◆ Challenge: Print all the data, keeping every line exactly as it is.

● ● ● ● ● ● ●

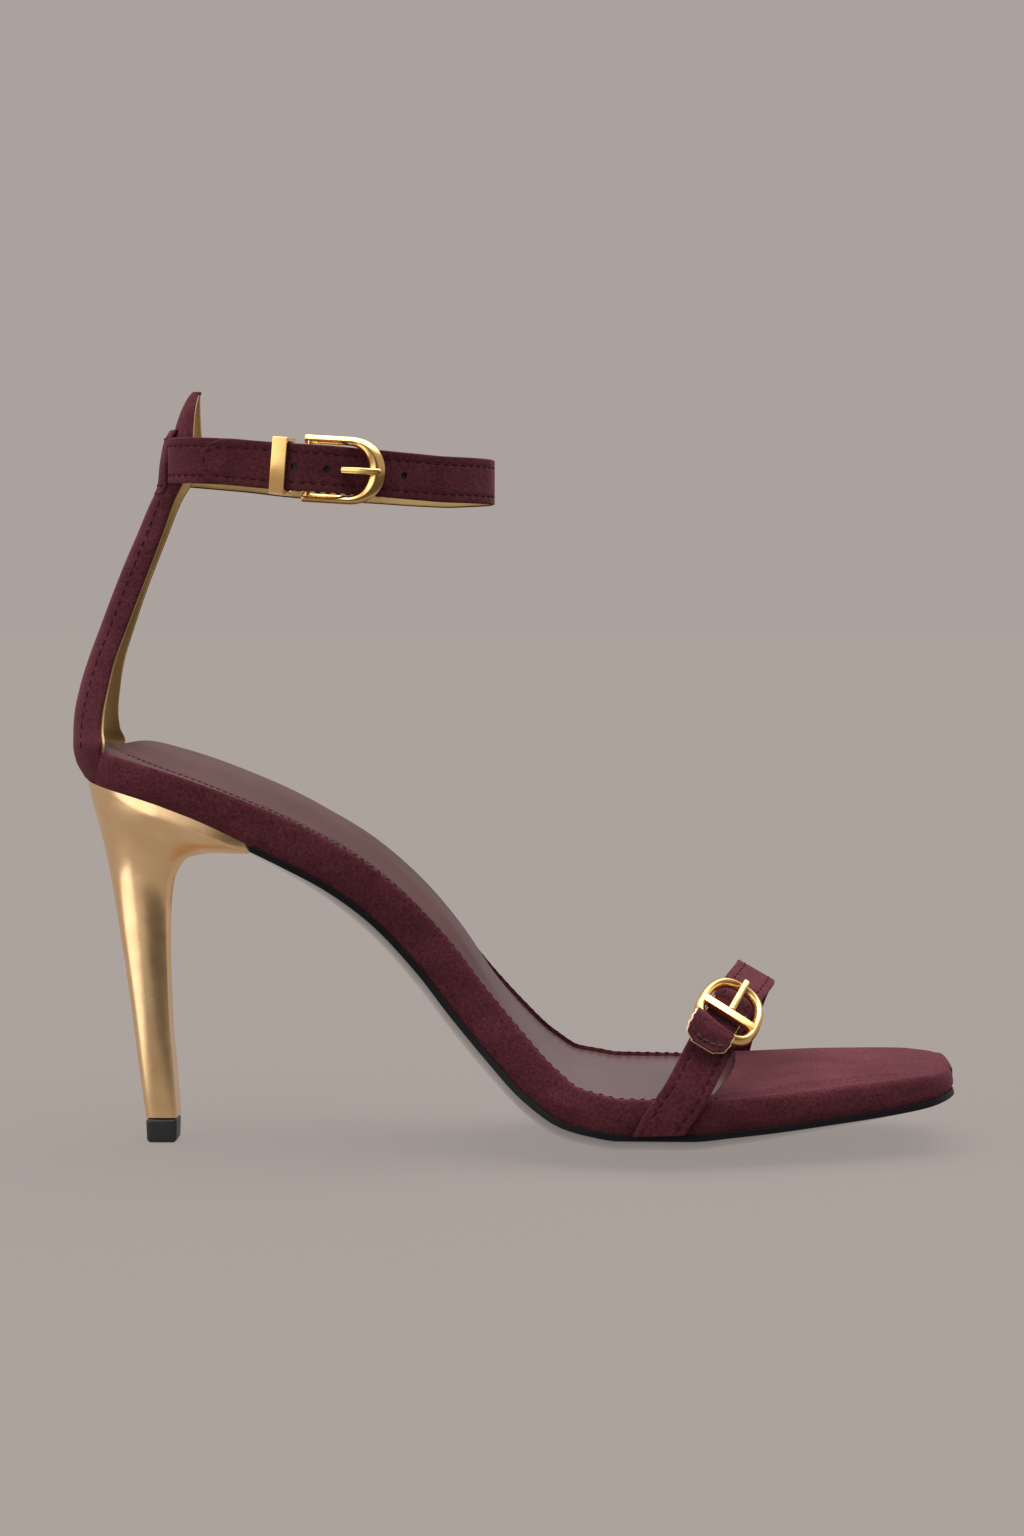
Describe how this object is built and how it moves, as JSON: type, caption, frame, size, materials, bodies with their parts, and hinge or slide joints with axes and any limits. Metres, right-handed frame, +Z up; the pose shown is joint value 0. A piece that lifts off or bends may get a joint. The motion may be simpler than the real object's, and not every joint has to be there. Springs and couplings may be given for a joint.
{
  "type": "ankle strap sandal",
  "caption": "High-heeled sandal with a buckled ankle strap on a heel stay, a buckled toe strap, a padded footbed and a square toe.",
  "frame": {"origin": "centre of the heel tip's underside, on the floor", "axes": "+X to the toe, +Y to the medial side, +Z up from the floor"},
  "size_m": [0.2203, 0.0794, 0.1883],
  "materials": {
    "suede": "dark burgundy suede with a short nap",
    "sock_leather": "smooth burgundy lining leather, padded",
    "outsole_black": "gloss black edge and tread",
    "tip_rubber": "matte black",
    "heel_gold": "satin gold plating over moulded plastic",
    "buckle_gold": "polished gold plating"
  },
  "bodies": {
    "root": {"platform": "suede", "outsole": "outsole_black", "footbed": "sock_leather", "heel": "heel_gold", "top_piece": "tip_rubber", "ankle_upper": "suede", "ankle_buckle_frame": "buckle_gold", "ankle_prong": "buckle_gold", "ankle_keeper": "buckle_gold", "toe_strap": "suede", "toe_strap_end": "suede", "toe_buckle_frame": "buckle_gold", "toe_prong": "buckle_gold"}
  },
  "joints": []
}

● ● ● ● ● ● ●

◆ Solved problem:
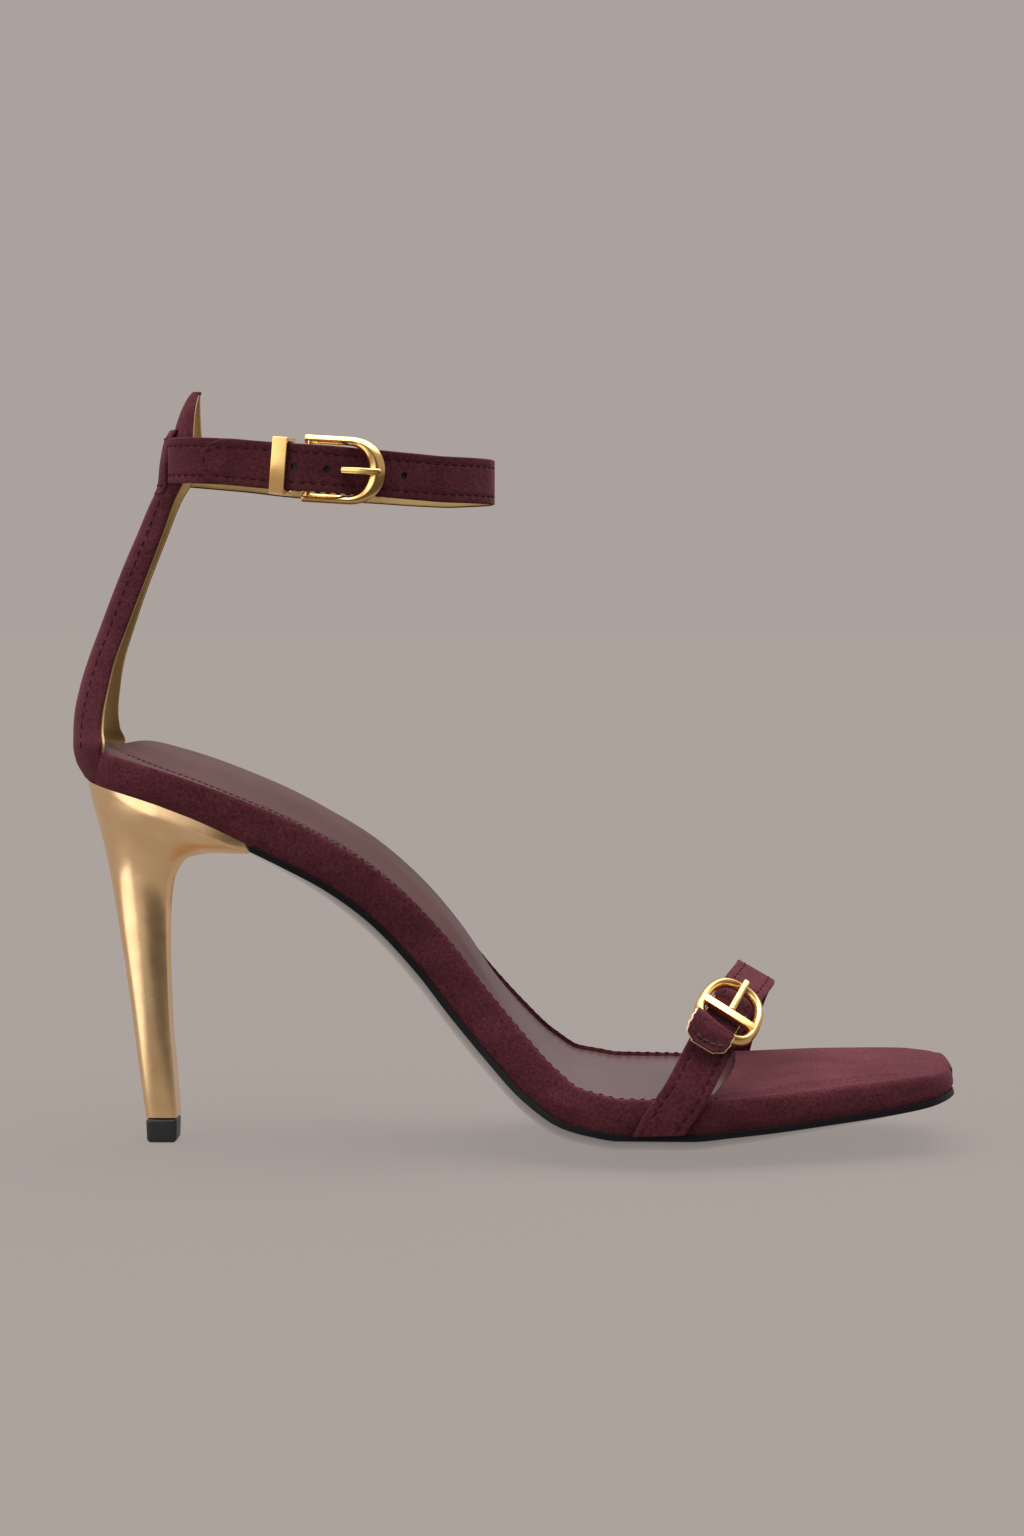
Describe how this object is built and how it moves, as JSON: type, caption, frame, size, materials, bodies with their parts, and hinge or slide joints with axes and any limits. Metres, right-handed frame, +Z up; the pose shown is joint value 0. A piece that lifts off or bends may get a joint. The motion may be simpler than the real object's, and not every joint has to be there. Springs and couplings may be given for a joint.
{
  "type": "ankle strap sandal",
  "caption": "High-heeled sandal with a buckled ankle strap on a heel stay, a buckled toe strap, a padded footbed and a square toe.",
  "frame": {"origin": "centre of the heel tip's underside, on the floor", "axes": "+X to the toe, +Y to the medial side, +Z up from the floor"},
  "size_m": [0.2203, 0.0794, 0.1883],
  "materials": {
    "suede": "dark burgundy suede with a short nap",
    "sock_leather": "smooth burgundy lining leather, padded",
    "outsole_black": "gloss black edge and tread",
    "tip_rubber": "matte black",
    "heel_gold": "satin gold plating over moulded plastic",
    "buckle_gold": "polished gold plating"
  },
  "bodies": {
    "root": {"platform": "suede", "outsole": "outsole_black", "footbed": "sock_leather", "heel": "heel_gold", "top_piece": "tip_rubber", "ankle_upper": "suede", "ankle_buckle_frame": "buckle_gold", "ankle_prong": "buckle_gold", "ankle_keeper": "buckle_gold", "toe_strap": "suede", "toe_strap_end": "suede", "toe_buckle_frame": "buckle_gold", "toe_prong": "buckle_gold"}
  },
  "joints": []
}